L’analyste d’enfant et d’adolescent travaille aussi avec les parents, internes et externes. C’est pourquoi Rémy Puyuelo propose la définition suivante : « Le processus analytique avec l’enfant a deux formants : du côté des parents, un transfert sans processus, et, du côté de l’enfant, un travail psychique qui tient sa dynamique… du désir inconsicent des parents. Entre les deux, c’est l’analyste qui les fait tenir ensemble et assure leur développement analytique. J’avancerai donc le terme de »processus analytique chez l’enfant et chez l’analyste.» » Véritable gageure ! Le contre-transfert de l’analyste l’amène à choisir un matériel qui conduit ici les deux protagonistes à une utilisation particulière de la figurabilité. Mais c’est grâce à l’élaboration interprétative que le co-processus émerge et se déroule (pourvu que l’enfant dispose des capacités de réintégration de ses parties clivées).

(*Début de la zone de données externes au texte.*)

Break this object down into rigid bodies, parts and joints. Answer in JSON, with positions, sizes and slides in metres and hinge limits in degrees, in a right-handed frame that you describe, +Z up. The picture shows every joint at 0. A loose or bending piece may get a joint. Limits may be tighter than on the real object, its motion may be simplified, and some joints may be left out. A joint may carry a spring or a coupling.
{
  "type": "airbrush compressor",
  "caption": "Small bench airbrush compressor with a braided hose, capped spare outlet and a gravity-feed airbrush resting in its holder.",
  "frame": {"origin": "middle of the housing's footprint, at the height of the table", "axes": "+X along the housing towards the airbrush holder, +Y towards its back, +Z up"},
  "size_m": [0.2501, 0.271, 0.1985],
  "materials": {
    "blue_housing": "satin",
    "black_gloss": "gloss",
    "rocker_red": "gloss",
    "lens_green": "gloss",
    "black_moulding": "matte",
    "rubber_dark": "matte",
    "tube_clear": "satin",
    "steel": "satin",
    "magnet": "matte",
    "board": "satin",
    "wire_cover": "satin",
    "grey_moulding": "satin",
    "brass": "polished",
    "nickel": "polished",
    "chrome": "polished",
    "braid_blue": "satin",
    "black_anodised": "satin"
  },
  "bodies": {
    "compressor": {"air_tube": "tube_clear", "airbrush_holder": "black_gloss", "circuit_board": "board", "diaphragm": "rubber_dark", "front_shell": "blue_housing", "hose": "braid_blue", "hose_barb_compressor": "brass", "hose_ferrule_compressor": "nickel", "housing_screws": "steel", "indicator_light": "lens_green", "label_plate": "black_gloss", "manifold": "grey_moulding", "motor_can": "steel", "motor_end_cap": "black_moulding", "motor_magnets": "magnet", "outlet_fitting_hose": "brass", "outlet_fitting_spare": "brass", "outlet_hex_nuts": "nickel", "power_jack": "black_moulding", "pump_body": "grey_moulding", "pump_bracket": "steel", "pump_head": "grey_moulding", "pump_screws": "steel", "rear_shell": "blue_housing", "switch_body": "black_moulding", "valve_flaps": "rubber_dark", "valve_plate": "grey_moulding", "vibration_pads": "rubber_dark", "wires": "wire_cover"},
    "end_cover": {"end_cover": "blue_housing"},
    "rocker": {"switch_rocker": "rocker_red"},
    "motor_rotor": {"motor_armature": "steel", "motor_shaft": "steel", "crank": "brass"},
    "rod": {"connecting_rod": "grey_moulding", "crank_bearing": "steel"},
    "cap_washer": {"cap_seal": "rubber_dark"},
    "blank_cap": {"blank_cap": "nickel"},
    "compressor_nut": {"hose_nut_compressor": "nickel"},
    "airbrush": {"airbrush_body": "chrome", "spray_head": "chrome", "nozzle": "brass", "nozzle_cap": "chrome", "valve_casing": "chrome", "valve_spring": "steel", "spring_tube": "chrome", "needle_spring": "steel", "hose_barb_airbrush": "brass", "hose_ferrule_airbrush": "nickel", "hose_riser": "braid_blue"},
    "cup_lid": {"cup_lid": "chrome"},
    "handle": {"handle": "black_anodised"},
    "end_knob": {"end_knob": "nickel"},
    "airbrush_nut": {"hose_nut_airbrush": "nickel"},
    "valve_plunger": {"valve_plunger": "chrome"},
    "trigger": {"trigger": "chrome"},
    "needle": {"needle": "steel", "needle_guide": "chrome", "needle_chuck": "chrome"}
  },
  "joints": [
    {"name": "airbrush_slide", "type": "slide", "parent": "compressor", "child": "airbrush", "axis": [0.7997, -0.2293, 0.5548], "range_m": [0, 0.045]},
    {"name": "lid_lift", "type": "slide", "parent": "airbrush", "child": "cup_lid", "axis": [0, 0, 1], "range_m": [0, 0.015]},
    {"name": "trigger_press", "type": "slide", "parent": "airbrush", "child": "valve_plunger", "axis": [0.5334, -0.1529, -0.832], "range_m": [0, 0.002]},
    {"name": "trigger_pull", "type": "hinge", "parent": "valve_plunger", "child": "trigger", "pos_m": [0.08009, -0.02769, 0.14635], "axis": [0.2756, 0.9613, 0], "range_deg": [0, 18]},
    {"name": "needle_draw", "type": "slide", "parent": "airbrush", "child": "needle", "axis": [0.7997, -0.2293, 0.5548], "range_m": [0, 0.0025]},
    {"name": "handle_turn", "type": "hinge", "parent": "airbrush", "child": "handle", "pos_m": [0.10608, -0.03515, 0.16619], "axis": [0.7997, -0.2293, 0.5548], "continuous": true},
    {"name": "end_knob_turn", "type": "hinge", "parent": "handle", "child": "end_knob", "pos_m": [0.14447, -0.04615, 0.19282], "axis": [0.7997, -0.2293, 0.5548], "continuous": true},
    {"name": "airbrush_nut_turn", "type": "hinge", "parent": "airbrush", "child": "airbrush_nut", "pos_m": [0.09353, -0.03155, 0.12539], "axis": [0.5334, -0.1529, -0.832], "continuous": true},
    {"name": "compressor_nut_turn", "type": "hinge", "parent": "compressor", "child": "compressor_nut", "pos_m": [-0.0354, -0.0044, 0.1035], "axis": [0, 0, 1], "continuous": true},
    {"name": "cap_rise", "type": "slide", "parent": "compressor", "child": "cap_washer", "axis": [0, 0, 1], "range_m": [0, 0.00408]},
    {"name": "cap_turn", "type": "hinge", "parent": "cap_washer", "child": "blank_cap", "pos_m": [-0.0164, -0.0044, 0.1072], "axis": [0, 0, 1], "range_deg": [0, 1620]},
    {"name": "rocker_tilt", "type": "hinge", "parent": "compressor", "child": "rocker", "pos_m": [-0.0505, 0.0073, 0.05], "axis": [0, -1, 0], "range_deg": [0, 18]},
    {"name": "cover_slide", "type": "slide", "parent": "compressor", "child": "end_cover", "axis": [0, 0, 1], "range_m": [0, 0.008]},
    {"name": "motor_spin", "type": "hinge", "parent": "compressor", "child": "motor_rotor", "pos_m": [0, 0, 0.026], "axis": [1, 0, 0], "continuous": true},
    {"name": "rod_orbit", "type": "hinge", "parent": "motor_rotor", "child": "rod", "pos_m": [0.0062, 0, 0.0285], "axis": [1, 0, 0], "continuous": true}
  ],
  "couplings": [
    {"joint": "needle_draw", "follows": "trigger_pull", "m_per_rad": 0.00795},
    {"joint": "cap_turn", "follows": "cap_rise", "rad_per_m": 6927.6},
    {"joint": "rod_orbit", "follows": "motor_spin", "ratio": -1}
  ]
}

R. Puyuelo s’expose généreusement à travers le parcours avec son jeune patient, Arnaud, particulièrement illustratif des problèmes de cet âge ( »mouvement de latence empêché» du fait de la force de l’incestuel, de la haine, et, de ce fait, impossibilité d’intégration des traumas…) Sa prise en charge en plusieurs épisodes a permis que l’apparente impasse d’une première «tranche» apparaisse après coup, lors d’une reprise et grâce à l’émergence de l’adolescence, comme une «jachère» permettant alors l’affrontement du conflit œdipien.
Dans l’après-coup de l’écriture, R. Puyuelo pose questions et hypothèses techniques et théoriques, base d’un dialogue direct avec différents auteurs. Leurs positions, concernant notamment l’instauration du cadre, ainsi que le choix, comme référence privilégiée, du «mouvement de latence», sont diverses.
Thierry Bokanowski signale, entre autres, la gestion particulière de l’après-coup à la latence et approfondit la spécificité du processus chez l’enfant : « Le setting de la cure de l’enfant /…/ bouscule bien davantage que ne le fait celle de l’adulte les défenses du psychanalyste contre son propre infantile ». Florence Guignard forgea et reprécise ici cette notion d’Infantile ; l’impact excitant de celui de l’enfant sur celui de l’analyste « entraîne la mise en place d’un pare-excitation dans l’inconscient de celui-ci sous la forme /…/ d’une tâche aveugle » dont la sortie, difficile, est indispensable.
Albert Louppe présente le fonctionnement psychique comme appareil de transformation et s’interroge sur le caractère du processus analytique : relativement prédictible (Meltzer) ou discontinu, marqué d’incertitude et d’aléatoire.
James Gammill, en raison des modalités de son travail avec les parents, pense qu’un certain processsus, peut, parfois, s’instaurer chez ceux-ci. Christophe Perrot souligne la multidimensionnalité nécessaire au développement du co-processus, et l’inséparabilité processuelle des deux partenaires, avec, malgré tout, maintien de l’asymétrie. Ainsi, Manuela Utrilla Robles nous fait part de son évolution : ne plus marcher dans les défenses maniaques du patient et sauvegarder ainsi la fonction analytique ; favoriser le passage du rêve au deuil à travers la production d’une «nouvelle névrose à chaque séance», née de la co-pensée». D’ailleurs, Elsa Schmid-Kitsikis attire notre attention sur les aléas du rêve chez l’adolescent et sur l’exigence de discernement pour traiter les récits de rêve.
Partielle et partiale - faute de place -, je n’ai pu citer tous les auteurs ; j’invite donc chaque lecteur à inventer son propre «voyage analytique», accompagné par ce bel ensemble contrapuntique. Je terminerai en rappelant que Rémy Puyuelo déplore que les apports techniques et théoriques de la psychanalyse d’enfant ne soient pas davantage intégrés à la théorisation générale ? et pourtant expériences et hypothèses sont proches (du côté des patients : urgence du maintien identitaire plus que de la seule satisfaction pulsionnelle, et du côté des analystes : nécessité d’un engagement n’excluant pas des moments de dépersonnalisation).